DrivingHwy3 Photo: Sean Kilcarr/American Trucker

Freight trends continue to favor truckers for now

Spot rates remain above 2017 levels and truck capacity remains tight.

With TL spot rates still up year-over-year and truck capacity remaining tight, industry observers expect ongoing freight market trends to continue favoring truckers larger and small.

“The question for many shippers is how long will the tough times last? When we look at freight demand, which has been strengthening for nearly a year now, our forecast shows robust demand for most of 2018,” noted Jonathan Starks, COO with FTR Transportation Intelligence. “If there will be improvements for shippers, it won’t be because of a softening of freight. The Truckstop.com market demand index, at roughly twice the level that it was at this time last year, highlights the tight capacity situation within the spot market. It began rising again in February after softening following the strong holiday season. For shippers who haven’t locked in capacity, this year’s spring shipping season will be a tough one.”

On top of that, national average TL spot rates for dry van and refrigerated or “reefer” service, though down slightly week-over-week, remain well ahead of last year’s levels, according to data tracked by load board operator DAT Solutions.

DAT said dry van spot rates dipped two cents to $2.15 per mile for the week ending February 17, while reefer spot rates dropped five cents to $2.45 per mile compared to the previous week. It was the sixth week in a row that the dry van rate has declined, the firm said, but that’s a “normal trend” for this time of year and the average is still higher than at any point in 2017.

Freight volumes are also higher than they were a month ago, DAT added, with the number of available loads on the spot market up 1.5% and while truck availability increased just 1.1%, shifting load-to-truck ratios slightly:

  • Dry van: 7.2 available loads per truck, down 2%
  • Flatbed: 64.2 loads per truck, up 4%
  • Reefers: 9.6 loads per truck, down 6%

In the dry van market, load posts were unchanged and truck posts rose 2%, DAT noted, and with a few exceptions, prices were stable out of the major markets for dry van freight:

  • Chicago: $2.68 per mile, down 3 cents
  • Houston: $1.97 per mile, unchanged
  • Dallas: $1.92 per mile, up a penny
  • Memphis: $2.50 per mile, up a penny
  • Atlanta, $2.32 per mile, unchanged
  • Los Angeles, $2.17 per mile, down 4 cents

Reefer load posts fell 5% and truck posts edged up 1% for the week ending February 17, with prices still “unusually high year-over-year,” DAT said, although at $2.45 per mile the average is 25 cents less than a month ago.

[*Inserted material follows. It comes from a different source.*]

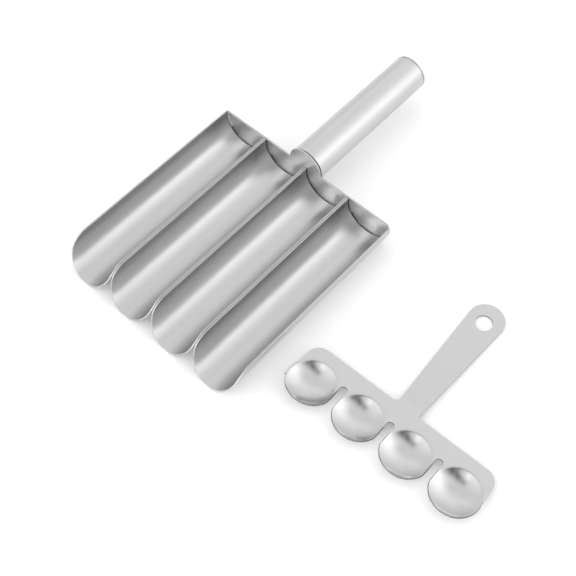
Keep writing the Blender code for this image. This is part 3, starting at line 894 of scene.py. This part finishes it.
def make_camera():
    """The camera at the photo's angle."""
    camera = bpy.data.cameras.new("camera")
    camera.lens = CAMERA_LENS
    camera.sensor_width = SENSOR_WIDTH
    camera.sensor_fit = "HORIZONTAL"
    obj = bpy.data.objects.new("camera", camera)
    obj.location = ORIGIN + CAMERA_PLACE
    obj.rotation_euler = (CAMERA_LEAN, 0.0, CAMERA_TURN)
    bpy.context.scene.collection.objects.link(obj)
    bpy.context.scene.camera = obj


def make_scoop():
    """The four troughs, the back plate, the tube handle and their welds."""
    rim = grain_steel("rim_steel", RIM_COLOUR, RIM_ROUGHNESS)
    # Near white steel for the rounding of the troughs' rims: painted highlight lines
    edge = grain_steel("edge_painted_highlight", EDGE_HIGHLIGHT_COLOUR, EDGE_ROUGHNESS)
    trough = grain_steel("trough_steel", TROUGH_COLOUR, TROUGH_ROUGHNESS, GRAIN_ALONG,
                         STREAKS_ALONG, seam=trough_painted_shade)
    plate = grain_steel("plate_steel", PLATE_COLOUR, PLATE_ROUGHNESS, GRAIN_ACROSS,
                        seam=plate_painted_shade)
    tube = grain_steel("handle_steel", TUBE_COLOUR, TUBE_ROUGHNESS, GRAIN_ALONG, STREAKS_ALONG)
    cap = grain_steel("cap_steel", TUBE_COLOUR, CAP_ROUGHNESS)
    weld = grain_steel("weld_steel", WELD_COLOUR, WELD_ROUGHNESS, bump=WELD_BUMP)
    for number in range(TROUGH_COUNT):
        make_trough(f"trough_{number + 1}", trough, rim, edge)
    make_back_plate(plate, rim)
    make_tube(tube)
    make_end_cap(cap)
    for number in range(SEAM_BEAD_COUNT):
        make_seam_bead(f"seam_weld_{number + 1}", weld)
    make_plate_beads(weld)
    make_foot_bead(weld)


def main():
    """Build the dressed part, its table, its light and its camera."""
    make_scoop()
    cutter = grain_steel("cutter_steel", CUTTER_COLOUR, CUTTER_ROUGHNESS, spread=CUTTER_SPREAD,
                         polish=BOWL_ROUGHNESS)
    # The cutter's cut edges get a near black steel: painted dark reflection and shade
    make_cutter(cutter, grain_steel("cut_edge_painted_shade", CUT_PAINTED_SHADE_COLOUR, RIM_ROUGHNESS))
    make_floor()
    make_world()
    make_camera()
    bpy.context.scene.view_settings.view_transform = "Standard"


main()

The firm noted that the average flatbed spot rate hit $2.30 per mile, rising for the third straight week, with load posts increasing 1% and truck posts falling 3%. Altogether, flatbed volumes have held steady since an uptick at the end of January, DAT noted

None of that generates a good outlook for shippers, noted Avery Vise, FTR’s vice president of trucking.

The firm said its Shippers Conditions Index (SCI) in December 2017 remained basically unchanged from November at a reading of negative 8.8 as motor carrier capacity remained extremely tight with rate acceleration expected through the second quarter of this year, keeping the index in decidedly negative territory through early 2018.

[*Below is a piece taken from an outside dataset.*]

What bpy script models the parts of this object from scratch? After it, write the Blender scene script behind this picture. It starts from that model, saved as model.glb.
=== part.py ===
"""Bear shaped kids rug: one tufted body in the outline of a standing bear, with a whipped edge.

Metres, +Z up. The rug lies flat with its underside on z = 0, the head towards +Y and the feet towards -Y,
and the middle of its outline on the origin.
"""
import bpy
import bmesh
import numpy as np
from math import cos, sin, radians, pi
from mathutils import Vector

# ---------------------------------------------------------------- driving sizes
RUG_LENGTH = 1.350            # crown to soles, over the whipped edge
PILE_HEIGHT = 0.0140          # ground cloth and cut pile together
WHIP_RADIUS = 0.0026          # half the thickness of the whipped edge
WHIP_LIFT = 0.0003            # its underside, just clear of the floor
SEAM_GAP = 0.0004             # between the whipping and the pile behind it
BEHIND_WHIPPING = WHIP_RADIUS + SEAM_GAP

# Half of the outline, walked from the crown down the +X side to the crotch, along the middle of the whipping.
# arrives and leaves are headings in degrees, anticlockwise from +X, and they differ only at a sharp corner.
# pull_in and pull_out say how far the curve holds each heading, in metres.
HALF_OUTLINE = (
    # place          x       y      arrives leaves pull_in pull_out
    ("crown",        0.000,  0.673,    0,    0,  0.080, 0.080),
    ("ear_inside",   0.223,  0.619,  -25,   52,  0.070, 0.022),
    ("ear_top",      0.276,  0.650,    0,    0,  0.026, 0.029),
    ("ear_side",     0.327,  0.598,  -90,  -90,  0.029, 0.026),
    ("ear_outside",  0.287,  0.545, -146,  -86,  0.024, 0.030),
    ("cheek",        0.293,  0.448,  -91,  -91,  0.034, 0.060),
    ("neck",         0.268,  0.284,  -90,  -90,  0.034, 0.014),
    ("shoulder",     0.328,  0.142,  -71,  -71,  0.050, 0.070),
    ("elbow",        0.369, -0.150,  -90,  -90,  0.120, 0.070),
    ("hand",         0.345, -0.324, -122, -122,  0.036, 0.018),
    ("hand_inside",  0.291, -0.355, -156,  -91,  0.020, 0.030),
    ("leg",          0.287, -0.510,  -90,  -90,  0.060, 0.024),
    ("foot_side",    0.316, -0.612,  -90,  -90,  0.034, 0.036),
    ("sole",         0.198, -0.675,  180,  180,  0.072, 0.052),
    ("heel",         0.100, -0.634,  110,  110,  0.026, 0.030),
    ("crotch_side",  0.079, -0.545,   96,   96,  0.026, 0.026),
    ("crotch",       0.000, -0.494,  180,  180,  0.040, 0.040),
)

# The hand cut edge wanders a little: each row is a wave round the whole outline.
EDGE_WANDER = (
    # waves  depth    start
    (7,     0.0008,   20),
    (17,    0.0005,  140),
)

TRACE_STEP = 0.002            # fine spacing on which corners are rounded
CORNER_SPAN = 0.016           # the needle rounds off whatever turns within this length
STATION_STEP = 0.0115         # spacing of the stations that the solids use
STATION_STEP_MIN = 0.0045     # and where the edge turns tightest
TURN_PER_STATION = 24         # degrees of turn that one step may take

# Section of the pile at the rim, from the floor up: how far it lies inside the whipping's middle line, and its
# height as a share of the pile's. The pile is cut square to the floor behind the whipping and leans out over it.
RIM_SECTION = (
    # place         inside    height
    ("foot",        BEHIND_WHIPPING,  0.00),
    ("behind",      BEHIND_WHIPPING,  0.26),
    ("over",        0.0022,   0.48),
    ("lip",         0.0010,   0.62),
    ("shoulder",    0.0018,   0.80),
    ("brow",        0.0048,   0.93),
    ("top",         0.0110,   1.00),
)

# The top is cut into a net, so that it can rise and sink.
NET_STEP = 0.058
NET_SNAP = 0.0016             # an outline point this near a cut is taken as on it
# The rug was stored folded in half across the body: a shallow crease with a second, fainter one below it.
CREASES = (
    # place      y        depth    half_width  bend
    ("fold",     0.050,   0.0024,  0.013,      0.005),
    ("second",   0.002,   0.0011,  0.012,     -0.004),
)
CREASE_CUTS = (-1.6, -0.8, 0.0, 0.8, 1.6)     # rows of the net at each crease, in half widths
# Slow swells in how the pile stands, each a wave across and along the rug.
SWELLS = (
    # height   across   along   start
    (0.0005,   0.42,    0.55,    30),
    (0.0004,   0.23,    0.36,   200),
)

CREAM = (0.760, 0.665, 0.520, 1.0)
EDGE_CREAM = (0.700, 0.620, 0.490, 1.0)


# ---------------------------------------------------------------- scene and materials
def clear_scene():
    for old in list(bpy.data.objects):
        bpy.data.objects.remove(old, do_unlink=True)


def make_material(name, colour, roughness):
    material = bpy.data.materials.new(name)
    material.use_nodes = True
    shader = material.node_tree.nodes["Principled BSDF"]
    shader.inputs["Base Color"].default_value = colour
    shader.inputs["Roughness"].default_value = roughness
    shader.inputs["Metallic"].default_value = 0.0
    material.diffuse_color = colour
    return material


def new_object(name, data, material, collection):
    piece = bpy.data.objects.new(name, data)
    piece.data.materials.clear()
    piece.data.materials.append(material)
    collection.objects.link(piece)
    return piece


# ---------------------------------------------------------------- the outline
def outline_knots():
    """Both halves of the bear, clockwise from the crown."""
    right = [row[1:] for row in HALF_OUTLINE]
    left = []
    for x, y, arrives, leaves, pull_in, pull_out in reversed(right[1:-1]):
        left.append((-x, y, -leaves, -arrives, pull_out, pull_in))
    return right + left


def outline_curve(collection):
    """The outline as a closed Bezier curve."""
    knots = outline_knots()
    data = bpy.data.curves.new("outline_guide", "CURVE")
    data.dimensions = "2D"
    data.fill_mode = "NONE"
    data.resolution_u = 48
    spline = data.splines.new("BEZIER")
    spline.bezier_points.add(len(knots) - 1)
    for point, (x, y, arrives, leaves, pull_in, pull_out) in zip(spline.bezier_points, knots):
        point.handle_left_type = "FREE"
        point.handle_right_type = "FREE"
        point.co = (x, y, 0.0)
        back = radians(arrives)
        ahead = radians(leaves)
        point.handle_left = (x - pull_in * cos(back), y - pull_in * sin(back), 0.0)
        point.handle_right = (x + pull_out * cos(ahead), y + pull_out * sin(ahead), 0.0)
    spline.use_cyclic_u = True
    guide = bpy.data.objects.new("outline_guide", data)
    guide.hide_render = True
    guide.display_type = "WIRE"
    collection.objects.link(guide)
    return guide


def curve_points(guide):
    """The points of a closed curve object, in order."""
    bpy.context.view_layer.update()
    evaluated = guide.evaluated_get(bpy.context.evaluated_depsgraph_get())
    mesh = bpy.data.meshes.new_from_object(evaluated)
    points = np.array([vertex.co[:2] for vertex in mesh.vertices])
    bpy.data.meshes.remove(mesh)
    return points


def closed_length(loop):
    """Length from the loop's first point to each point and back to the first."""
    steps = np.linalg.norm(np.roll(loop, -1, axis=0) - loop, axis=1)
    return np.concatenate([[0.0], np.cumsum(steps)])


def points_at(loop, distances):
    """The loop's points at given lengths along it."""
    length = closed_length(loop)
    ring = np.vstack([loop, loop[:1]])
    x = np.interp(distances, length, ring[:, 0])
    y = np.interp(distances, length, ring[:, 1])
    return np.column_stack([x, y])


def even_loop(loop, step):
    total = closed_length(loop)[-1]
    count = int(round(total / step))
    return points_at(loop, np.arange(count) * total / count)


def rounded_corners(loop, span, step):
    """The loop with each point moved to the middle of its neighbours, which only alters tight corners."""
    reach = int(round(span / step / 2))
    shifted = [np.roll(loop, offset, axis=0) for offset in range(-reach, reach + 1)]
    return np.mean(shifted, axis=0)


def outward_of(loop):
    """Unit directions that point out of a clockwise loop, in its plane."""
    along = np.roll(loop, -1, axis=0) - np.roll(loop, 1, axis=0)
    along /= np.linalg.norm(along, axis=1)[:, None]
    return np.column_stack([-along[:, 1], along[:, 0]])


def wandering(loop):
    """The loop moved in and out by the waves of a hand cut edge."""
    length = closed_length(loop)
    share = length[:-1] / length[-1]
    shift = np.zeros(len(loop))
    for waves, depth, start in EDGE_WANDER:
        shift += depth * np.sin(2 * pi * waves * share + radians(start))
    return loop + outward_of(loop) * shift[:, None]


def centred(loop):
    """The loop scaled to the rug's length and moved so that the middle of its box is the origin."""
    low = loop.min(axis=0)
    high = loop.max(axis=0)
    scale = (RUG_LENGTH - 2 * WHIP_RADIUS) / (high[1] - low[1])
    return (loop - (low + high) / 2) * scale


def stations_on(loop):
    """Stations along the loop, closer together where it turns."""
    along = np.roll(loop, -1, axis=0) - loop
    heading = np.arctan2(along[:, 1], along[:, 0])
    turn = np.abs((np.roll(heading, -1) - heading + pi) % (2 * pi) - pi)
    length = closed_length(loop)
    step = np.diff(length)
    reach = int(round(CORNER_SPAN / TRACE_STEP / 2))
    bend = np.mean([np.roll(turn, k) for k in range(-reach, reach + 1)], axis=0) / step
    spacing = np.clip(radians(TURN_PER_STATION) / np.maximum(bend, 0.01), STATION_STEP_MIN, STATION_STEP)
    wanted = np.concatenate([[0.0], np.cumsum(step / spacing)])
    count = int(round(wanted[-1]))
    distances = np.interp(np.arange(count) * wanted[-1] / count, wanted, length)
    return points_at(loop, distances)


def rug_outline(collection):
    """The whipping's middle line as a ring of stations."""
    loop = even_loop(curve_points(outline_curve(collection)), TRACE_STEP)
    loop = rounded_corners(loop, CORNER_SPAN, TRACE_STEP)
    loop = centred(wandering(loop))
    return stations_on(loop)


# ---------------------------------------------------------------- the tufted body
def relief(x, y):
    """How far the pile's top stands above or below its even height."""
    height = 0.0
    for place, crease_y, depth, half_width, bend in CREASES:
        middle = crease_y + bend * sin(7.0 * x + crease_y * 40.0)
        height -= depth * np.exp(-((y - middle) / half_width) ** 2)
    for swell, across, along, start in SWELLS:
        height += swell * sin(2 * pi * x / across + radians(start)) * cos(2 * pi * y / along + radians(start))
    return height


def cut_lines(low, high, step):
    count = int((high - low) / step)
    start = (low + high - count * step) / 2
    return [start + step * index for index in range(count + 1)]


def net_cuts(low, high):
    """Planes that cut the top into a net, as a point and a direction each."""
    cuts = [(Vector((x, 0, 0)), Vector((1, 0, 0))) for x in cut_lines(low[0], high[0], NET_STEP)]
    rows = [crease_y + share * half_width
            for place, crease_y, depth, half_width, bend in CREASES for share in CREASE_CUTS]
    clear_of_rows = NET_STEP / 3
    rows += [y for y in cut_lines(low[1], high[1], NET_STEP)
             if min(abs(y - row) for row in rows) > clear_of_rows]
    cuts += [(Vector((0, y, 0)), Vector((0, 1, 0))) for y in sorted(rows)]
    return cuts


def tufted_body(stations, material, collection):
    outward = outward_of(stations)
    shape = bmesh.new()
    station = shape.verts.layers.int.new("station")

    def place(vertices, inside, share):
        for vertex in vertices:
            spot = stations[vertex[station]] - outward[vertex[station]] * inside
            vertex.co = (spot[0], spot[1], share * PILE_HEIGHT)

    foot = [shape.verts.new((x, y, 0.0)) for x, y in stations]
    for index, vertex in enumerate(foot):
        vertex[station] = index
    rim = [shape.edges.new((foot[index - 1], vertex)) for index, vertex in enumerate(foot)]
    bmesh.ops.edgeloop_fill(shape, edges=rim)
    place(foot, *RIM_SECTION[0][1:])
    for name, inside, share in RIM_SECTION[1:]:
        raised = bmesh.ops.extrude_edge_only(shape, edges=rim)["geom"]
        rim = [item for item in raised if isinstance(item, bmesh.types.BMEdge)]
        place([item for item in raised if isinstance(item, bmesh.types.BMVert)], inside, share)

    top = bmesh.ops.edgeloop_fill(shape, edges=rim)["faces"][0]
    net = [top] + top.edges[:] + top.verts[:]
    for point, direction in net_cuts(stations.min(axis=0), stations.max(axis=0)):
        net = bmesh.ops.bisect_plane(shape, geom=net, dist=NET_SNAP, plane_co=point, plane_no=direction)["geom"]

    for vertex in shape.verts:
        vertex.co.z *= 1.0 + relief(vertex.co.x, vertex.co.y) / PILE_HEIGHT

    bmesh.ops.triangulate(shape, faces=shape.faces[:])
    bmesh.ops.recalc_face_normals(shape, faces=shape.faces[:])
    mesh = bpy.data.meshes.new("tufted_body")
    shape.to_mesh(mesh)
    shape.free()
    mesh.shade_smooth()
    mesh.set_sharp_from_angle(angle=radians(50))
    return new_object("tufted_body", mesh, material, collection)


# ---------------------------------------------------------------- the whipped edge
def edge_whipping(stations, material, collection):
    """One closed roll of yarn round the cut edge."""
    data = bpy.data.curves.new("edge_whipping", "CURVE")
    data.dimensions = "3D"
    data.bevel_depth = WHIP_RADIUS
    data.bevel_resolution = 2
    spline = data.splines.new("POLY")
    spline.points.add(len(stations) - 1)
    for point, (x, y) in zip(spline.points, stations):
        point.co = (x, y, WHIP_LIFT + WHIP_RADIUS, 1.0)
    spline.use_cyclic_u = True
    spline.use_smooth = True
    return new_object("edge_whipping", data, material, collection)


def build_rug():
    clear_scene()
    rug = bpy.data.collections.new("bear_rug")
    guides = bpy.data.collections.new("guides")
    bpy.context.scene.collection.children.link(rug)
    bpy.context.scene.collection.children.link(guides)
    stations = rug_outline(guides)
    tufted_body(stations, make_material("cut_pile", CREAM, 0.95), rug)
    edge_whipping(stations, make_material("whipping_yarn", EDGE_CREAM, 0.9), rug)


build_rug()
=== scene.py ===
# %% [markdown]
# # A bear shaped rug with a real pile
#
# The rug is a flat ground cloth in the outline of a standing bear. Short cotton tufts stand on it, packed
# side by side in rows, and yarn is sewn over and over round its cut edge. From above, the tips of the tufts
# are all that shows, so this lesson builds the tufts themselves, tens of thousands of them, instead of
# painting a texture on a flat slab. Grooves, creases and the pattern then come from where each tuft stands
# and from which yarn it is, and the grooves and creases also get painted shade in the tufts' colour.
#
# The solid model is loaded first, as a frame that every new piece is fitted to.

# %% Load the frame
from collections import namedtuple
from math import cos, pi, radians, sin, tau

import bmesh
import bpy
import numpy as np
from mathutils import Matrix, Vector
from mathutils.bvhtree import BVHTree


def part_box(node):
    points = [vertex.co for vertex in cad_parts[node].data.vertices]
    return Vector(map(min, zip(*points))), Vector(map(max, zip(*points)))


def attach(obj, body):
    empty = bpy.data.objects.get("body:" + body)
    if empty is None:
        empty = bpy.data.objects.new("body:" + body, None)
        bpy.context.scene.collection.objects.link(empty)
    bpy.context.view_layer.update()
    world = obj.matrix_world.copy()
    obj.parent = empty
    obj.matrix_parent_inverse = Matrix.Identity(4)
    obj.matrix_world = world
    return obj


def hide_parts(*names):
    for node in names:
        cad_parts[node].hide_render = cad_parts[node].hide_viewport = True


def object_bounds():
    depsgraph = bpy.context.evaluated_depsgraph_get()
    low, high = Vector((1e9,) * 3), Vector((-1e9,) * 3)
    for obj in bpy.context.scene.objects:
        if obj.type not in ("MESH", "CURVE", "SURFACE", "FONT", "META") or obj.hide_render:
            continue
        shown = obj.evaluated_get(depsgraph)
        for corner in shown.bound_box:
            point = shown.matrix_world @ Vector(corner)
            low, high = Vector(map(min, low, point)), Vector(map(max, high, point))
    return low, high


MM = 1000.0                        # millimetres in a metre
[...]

“We are seeing record truck and trailer orders, which indicate buying above replacement demand, and much of that will hit the market in the second half” of this year, Vise noted. “However, that narrative is somewhat disrupted by ELD [electronic logging device] implementation and the driver shortage. People naturally think of the driver shortage in terms of the supply of drivers, however, changes in carrier productivity are just as important.”

As a result FTR anticipates that shippers and motor carriers will implement a host of productivity enhancements as 2018 progresses – measures such as drop-and-hook, better scheduling for pickups and deliveries, faster dock turnarounds, better coordination among shippers through intermediaries, and so on.

“Higher rates motivate shippers to be much more flexible on steps that increase carrier productivity,” Vise added.